I am pretty confident that at some point in your life you will have had an unhealthy or negative relationship with your breasts.
It’s obvious. When the patriarchy seems to be able to dictate to women how, when, and what for the purpose of breasts are.
So I’m going to share my own personal relationship with my breasts.
When I was a teenager I remember waiting with much excitement about the arrival of my breasts. I would hear the boys at school talk about them in a way that made me feel I was missing out by not having particularly large breasts. In fact, it wasn’t until I went on the pill in my late teens that I started to be able to wear a proper bra.
The boys would seem to determine the attractiveness of a woman based on the size of her breasts - bigger was better - of course.
My worth felt linked to the size of them. When I was a teenager and would get the odd ‘consensual’ grope from a boyfriend I always felt worried or concerned about what they might say about them to the other boys. Or what they might think. Will they dump me? Are mine OK? Mine just don’t sit and be ‘round’ like the women on page 3… (For the non-UK people, there is a tabloid newspaper called ‘The Sun’ which had on page 3 a different woman every week, naked, except for skimpy knickers.) What about the colour of my nipples? And my nipple size, is it normal?
Growing up and watching films, I began to be more and more exposed to various different shapes and sizes of breasts, so I began to feel a little more comfortable with how they looked.
The issue I was starting to get was not liking my nipples being touched.

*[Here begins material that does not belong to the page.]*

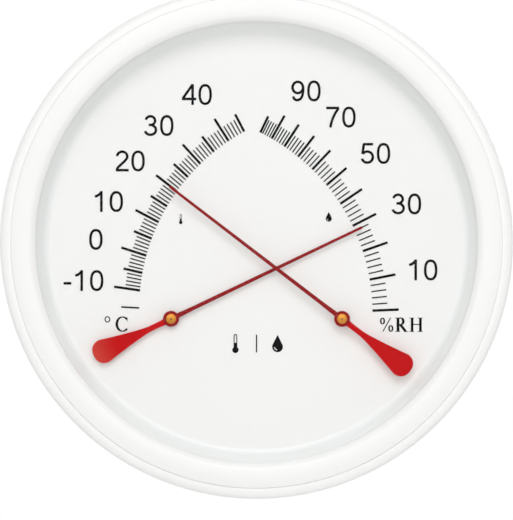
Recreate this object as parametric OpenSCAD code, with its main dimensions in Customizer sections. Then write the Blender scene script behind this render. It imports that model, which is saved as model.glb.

I didn’t mind a gentle squeeze, or a caress of the breasts - although I wouldn’t have said it was enjoyable as such. However, I really disliked having my nipples touched. I particularly hated any form of tweaking or sucking or tugging or rubbing. Think nails down a blackboard! *grimace and heave emoticon*.
Ugh.
Shudder.
When I got pregnant with my eldest, I was living in Italy and the midwife suggested to all the ante-natal class to do breast and nipple massage to help prepare us for breastfeeding. I can’t remember the ‘reason’ now as they don’t even mention it in the UK were I gave birth to my second. I did the massage because that’s what I should do. But doing it was almost torturous. I would heave and shudder and do deep breaths, thinking of the positives of what I would be doing for my baby.
I’ll admit, I was pretty freaked out and concerned about how breastfeeding was going to go with this aversion. The baby came and much to my surprise, and delight (!), babies don’t hang onto the nipple when breastfeeding (yay!) so other than mastitis, blocked ducts and painful breasts (undiagnosed tongue tie), breastfeeding went well both for me and the baby.
Or did it?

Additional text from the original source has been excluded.